If you are one of those people who buy almost all of their books at used book shops then sure, e-books are a raw deal. You will usually be able to beat an e-book's price, and sometimes quite significantly. On the other hand, that's waaaay less convenient. Personally I have frequented used book stores less to save money than to find books you cannot find on the shelves of first-sale retailers, and I really welcome the expansion of back-catalog e-books as a way to eliminate "out of print" availability problems. Moreover, if you happen to like the classics then e-books are the best thing to hit book buying since Gutenberg -- tens of thousands of books that are simply free for the taking, books that publishers like Penguin used to charge full paperback prices for.
On the whole, I'll take the e-books thanks. They save me money, they're vastly more convenient, the catalog on Amazon nowadays is larger than you'll find at any physical bookstore (to say nothing of the likes of the bookstore in the Salt Lake City airport, which blows), and I am not accumulating books in my house at anything like the rate I was three years ago. (I have thousands of them, although much fewer than before I lost around five cubic yards of them in a flood last spring.)

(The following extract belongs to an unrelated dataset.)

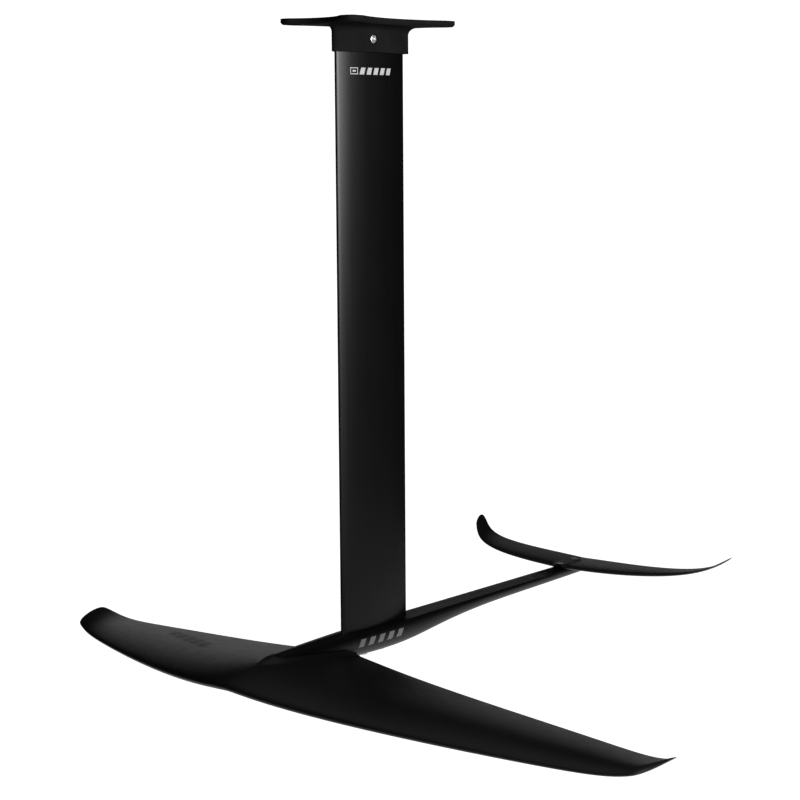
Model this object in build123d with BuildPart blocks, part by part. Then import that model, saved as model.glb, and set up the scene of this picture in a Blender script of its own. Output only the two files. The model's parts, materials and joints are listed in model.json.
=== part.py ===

Mind you, I understand that a lot of the value of paper books is not economic. It's much nicer to curl up with your favorite book in paper, and it's nice to have someone be able to learn something about your tastes just by looking at your shelves. Now, though, I only buy and keep paper books if I know I like them ... and I look forward to the day, probably not long hence, where print-on-demand (made possible on large scale by e-books) allows me to buy quarter-bound copies of books that were never offered in that format, even when new.